WHAT IS REQUIRED: Take each line containing "More" and report it exactly as written.

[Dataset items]
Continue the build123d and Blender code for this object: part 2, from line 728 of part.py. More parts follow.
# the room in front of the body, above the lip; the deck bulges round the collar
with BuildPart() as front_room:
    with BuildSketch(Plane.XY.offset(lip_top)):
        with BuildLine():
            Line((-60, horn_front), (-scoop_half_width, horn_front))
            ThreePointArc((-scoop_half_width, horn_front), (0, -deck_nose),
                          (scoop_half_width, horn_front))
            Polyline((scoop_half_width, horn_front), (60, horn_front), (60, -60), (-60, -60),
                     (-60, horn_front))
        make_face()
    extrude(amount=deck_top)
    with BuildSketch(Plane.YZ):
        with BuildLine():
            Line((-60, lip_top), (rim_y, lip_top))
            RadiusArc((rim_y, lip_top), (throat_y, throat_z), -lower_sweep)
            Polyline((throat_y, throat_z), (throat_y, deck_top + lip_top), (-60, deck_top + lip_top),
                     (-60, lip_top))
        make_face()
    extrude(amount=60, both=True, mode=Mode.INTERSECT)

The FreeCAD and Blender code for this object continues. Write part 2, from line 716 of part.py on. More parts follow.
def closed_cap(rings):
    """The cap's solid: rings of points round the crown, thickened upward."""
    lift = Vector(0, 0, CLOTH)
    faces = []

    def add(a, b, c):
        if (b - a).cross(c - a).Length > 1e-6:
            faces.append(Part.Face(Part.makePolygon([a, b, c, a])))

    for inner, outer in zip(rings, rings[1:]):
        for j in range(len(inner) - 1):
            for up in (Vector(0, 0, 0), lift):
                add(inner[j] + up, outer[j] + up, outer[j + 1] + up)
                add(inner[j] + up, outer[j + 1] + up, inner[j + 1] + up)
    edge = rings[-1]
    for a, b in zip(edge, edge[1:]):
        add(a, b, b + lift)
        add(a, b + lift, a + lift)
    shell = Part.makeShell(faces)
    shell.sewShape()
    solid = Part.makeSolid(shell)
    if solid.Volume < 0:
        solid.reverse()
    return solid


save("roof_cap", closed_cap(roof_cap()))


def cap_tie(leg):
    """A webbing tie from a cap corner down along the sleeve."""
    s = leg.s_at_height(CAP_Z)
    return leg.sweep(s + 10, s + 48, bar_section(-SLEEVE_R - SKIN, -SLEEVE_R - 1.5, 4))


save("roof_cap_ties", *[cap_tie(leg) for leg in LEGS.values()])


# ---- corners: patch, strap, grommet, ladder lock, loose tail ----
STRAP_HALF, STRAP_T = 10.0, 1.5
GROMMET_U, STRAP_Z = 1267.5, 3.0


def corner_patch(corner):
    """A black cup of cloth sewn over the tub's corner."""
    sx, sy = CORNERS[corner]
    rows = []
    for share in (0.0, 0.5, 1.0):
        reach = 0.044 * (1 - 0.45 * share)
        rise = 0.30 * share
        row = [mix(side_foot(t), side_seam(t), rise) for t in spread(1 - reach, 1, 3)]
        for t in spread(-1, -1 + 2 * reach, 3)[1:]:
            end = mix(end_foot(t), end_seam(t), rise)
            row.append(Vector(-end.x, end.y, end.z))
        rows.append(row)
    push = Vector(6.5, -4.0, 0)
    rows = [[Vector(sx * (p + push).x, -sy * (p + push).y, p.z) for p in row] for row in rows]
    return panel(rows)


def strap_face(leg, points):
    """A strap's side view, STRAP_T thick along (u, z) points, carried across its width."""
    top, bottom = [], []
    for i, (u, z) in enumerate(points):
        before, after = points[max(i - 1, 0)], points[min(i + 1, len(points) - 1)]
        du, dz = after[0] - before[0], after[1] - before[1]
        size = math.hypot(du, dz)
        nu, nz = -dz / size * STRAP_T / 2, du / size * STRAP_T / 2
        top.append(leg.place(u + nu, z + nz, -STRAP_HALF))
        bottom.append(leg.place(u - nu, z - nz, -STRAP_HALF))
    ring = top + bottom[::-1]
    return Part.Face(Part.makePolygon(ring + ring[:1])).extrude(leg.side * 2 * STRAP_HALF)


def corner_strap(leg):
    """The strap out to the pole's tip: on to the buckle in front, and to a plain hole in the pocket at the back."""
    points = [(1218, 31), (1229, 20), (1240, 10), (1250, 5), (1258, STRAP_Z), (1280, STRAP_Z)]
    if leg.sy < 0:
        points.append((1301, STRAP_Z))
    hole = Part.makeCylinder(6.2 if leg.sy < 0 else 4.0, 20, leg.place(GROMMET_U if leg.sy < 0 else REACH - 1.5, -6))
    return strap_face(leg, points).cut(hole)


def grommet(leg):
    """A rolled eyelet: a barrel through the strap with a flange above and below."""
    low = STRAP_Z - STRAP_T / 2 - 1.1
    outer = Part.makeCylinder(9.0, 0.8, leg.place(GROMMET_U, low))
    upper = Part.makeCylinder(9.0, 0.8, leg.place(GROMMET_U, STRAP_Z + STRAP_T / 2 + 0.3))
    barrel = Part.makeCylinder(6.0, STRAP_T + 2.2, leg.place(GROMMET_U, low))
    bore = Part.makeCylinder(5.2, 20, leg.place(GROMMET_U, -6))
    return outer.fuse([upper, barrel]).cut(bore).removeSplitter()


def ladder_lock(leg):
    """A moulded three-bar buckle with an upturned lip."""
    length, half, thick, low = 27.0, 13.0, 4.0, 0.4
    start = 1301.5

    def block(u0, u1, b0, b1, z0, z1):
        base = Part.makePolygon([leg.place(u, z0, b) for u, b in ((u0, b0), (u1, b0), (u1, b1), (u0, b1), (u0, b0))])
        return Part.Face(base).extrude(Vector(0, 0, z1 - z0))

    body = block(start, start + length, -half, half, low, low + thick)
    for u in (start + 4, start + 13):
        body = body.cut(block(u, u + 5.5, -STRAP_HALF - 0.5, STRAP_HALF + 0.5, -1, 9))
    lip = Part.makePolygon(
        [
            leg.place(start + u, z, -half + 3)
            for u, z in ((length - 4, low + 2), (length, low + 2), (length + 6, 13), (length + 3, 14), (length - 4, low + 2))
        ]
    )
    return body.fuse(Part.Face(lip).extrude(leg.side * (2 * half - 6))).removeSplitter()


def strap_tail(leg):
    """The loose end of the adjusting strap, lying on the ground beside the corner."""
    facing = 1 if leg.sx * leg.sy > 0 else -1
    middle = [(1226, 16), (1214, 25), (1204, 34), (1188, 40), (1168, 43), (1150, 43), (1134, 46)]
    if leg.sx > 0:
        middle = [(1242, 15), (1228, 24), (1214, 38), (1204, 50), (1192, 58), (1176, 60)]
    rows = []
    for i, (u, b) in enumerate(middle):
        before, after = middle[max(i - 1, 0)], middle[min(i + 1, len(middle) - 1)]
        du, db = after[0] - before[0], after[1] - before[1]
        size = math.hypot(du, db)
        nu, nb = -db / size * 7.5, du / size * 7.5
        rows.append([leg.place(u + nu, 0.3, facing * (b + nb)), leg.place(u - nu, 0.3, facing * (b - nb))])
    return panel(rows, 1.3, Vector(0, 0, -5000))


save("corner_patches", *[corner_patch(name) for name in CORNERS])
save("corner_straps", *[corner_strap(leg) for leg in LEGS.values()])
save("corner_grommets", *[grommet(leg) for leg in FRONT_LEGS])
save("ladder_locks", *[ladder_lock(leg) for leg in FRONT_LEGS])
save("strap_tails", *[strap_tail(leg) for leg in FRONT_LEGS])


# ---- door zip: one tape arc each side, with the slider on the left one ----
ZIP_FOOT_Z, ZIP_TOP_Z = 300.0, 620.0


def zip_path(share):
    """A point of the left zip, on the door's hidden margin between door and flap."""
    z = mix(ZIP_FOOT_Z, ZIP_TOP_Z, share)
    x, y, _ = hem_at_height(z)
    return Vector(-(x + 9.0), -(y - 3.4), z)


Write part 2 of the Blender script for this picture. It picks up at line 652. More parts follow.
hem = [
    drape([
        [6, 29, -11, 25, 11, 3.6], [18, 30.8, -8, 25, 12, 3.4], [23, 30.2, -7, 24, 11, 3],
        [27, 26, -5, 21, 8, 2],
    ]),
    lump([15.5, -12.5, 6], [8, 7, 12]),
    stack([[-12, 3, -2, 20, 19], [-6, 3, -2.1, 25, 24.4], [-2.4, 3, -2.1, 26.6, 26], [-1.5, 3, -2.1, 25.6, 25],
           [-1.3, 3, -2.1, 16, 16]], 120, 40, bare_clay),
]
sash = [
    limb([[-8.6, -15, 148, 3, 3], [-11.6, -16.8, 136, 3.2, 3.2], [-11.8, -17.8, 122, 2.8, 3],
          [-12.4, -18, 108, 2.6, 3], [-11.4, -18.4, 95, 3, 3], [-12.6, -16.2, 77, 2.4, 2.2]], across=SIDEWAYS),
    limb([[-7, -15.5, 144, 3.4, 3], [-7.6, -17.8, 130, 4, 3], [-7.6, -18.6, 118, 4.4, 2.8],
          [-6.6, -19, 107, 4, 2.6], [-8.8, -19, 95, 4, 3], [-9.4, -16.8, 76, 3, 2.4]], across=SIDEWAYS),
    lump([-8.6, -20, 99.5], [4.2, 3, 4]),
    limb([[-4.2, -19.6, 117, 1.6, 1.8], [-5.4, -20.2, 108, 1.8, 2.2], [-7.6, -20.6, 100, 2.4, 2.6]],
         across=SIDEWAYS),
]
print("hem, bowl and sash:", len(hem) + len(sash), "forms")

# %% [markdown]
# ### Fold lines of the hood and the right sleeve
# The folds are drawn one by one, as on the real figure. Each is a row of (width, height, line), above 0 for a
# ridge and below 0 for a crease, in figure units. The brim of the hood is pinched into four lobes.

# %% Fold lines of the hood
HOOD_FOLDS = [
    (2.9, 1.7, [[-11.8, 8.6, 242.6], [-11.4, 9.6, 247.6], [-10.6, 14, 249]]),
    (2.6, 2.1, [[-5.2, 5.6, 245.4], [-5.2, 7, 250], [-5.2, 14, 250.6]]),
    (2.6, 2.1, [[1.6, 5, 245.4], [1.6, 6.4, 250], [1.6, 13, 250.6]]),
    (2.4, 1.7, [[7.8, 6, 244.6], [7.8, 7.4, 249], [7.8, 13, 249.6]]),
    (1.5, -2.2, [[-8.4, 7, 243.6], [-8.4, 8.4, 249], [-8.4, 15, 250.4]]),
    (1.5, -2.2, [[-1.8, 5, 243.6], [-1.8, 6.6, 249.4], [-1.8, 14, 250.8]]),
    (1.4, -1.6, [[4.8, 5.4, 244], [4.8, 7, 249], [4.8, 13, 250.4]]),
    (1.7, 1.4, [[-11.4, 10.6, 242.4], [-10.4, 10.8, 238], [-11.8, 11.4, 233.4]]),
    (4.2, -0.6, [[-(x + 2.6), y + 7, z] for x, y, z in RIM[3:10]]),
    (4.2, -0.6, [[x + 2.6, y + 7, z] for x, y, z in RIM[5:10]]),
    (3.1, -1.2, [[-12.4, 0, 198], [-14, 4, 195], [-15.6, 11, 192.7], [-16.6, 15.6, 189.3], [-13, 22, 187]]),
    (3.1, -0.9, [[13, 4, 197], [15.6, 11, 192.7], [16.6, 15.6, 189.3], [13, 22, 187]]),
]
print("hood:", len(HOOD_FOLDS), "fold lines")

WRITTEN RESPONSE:
Continue the build123d and Blender code for this object: part 2, from line 728 of part.py. More parts follow.
The FreeCAD and Blender code for this object continues. Write part 2, from line 716 of part.py on. More parts follow.
Write part 2 of the Blender script for this picture. It picks up at line 652. More parts follow.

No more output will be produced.